BİR İNSANI ALİMİ DİN BÜYÜĞÜNÜ NASIL RAB EDİNİRİZ
5/Maide 63, “Din adamları ve alimleri onları/insanları günah olan sözleri söylemekten ve haram yemekten men etselerdi ya. İşledikleri fiiller ne kötüdür.” 3/Ali İmran 187, “Allah, kendilerine kitap verilenlerden, Onu mutlaka insanlara açıklayacaksınız, Onu gizlemeyeceksiniz diyerek söz almıştı. Onlar ise bunu kulak ardı ettiler, Onu az bir dünyalığa değiştiler, yaptıkları alış veriş ne kadar kötüdür.”
Bu konuya bir misalde hadisten verelim. Rivayete göre, “Adiyy b. Hatim boynunda altından bir haç bulunduğu halde Peygamberimizin huzuruna varır. Peygamberimiz buda ne oluyor ey Adiyy, şu putu üzerinden at dedi ve 9/Tövbe 31, “Yahudiler Allah’ın yanında bilginlerini/alimlerini hahamlarını, Hıristiyanlar da rahiplerini ve Meryem oğlu Mesihi/İsa’yı rabler edindiler. Halbuki onlara ancak tek ilaha kulluk etmeleri emir olundu, Allah’tan başka tanrı yoktur, Allah bunların ortak koştukları şeylerden uzaktır.” Ayetini okurken dinledim ve bende Peygambere dedim ki, onlar bunlara ibadet etmiyorlardı dedim. Peygamber buyurdu ki, Allah’ın haram kıldığına helal derler, sizde onların dediğini yapar mıydınız bede evet dedim işte bu anlara ibadettir ve şirk, ortak koşmak budur buyurdu.” (Tirmizi Tefsir 9, 10) “ Onlar size istediklerini helal, istediklerini haram diyorlar ve sizlerde onlara uyuyordunuz dedi bende evet dedim. İşte bunu yapınca onları rab edinmiş oluyorsunuz dedi.” (Zemahşeri, Keşşaf II, 185, 186) olay budur.

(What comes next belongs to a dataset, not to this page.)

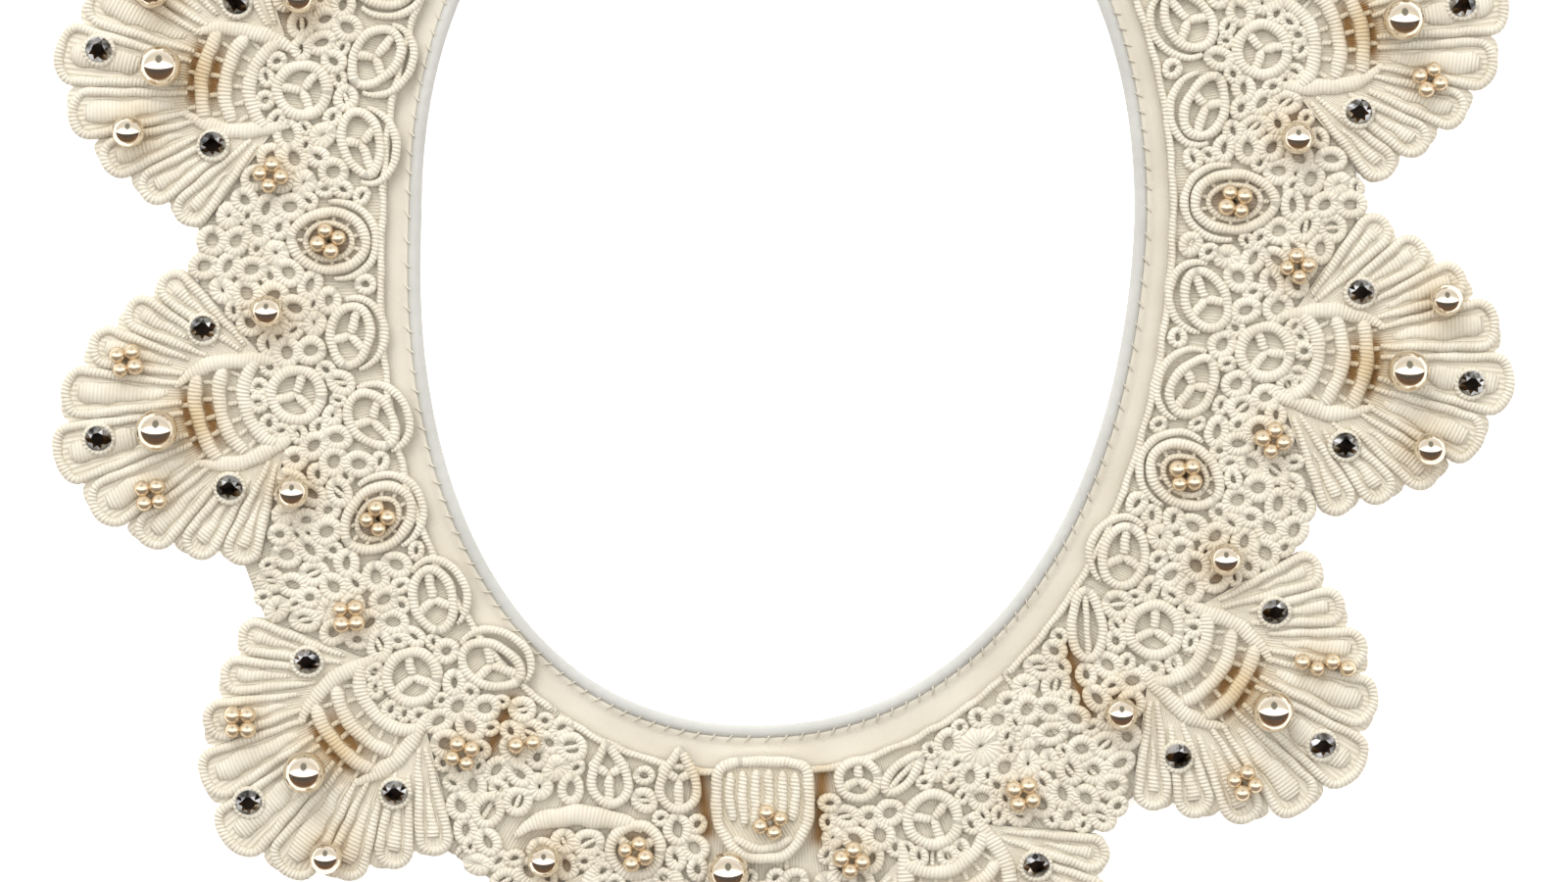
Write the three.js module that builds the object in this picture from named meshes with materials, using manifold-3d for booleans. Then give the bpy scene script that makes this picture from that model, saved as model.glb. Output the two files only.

10/Yunus 15, “Onlara/insanlara ayetlerimiz açık, açık okunduğu zaman öldükten sonra bize kavuşmayı beklemeyenler, ya bundan başka bir Kuran getir veya bunu değiştir dediler. De ki: Onu kendiliğimden değiştiremem benim için olacak şey değildir. Ben bana vahiy olunandan başkasına uymam, çükü Rabbime isyan edersem elbette büyük günün azabından korkarım.” Kuranın geldiği devirde kendi kafalarına göre din isteyenler veya Allah’ın hükümlerinin kendi arzu ve heveslerine göre değiştirilmesini isteyenler olmuştu. Zamanımızda da, Allah’ın, Kuran’ındaki hükümlerini beğenmeyen, hükümsüz sayan, ayetlerden haberi olmayan ve şu mezhebe göre bunun hükmü şudur, alan alim, falan ulema bunu şöyle açıklamış, şu tarikatın ve cemaatin bu konuda görüşü şudur demek bu ayetlere aykırıdır. Peygamberler ve Peygamberimizde dahil bu ve benzeri ayetlere göre hiç kimsenin Kuran hükümlerini değiştirme ve Allah’ın vahyi dışında görüş belirtme hakkı ve yetkisi yoktur. Hep böyle söylüyorlar, sen ne diyorsun, onlar ne diyor, hanginize inanalım diye sorulabilir cevabını bu ve benzeri ayetlerde bulacağız ve doğruyu eğriyi buradan ölçeceğiz Ayette Peygamberimizin kendisine vahiy edilene uyması görevi varken bize ayrı bir din mi emrediliyor hayır, bize de aynı Vahye/Kuran’a uymamız isteniyor. Şimdi sünnet, sünnet diye bağırıp çağıranlar, işte Peygamberimizin sünneti, neymiş Peygamberimiz Kuran’a uymak zorundaymış, Peygamberimiz uyunca/yapınca sünnetmiş, peki ya bize ne oluyor, biz niçin Kuran’a ve sünnete uymuyoruz. Nerede uydurma sözler tavırlar varsa onlara uyuyoruz ve uymamızı istiyorlar ve zorluyorlar. Yapmazsan kınıyorlar, dinsiz diyorlar, baskı yapıyorlar, elerindeki siyasi kuvveti güç olarak kullanıyorlar.
Birilerinin dostluğunu, takdirini kazanmak ve yaranmak için Allah’ın vahyine bakmadan şu mezhebe,alime,tarikata, cemaate göre fetva verip konuşanlar, ahrette pişman olacaklar ama iş, işten geçmiş olacak, zararını kötü bir şekilde ödeyeceklerdir.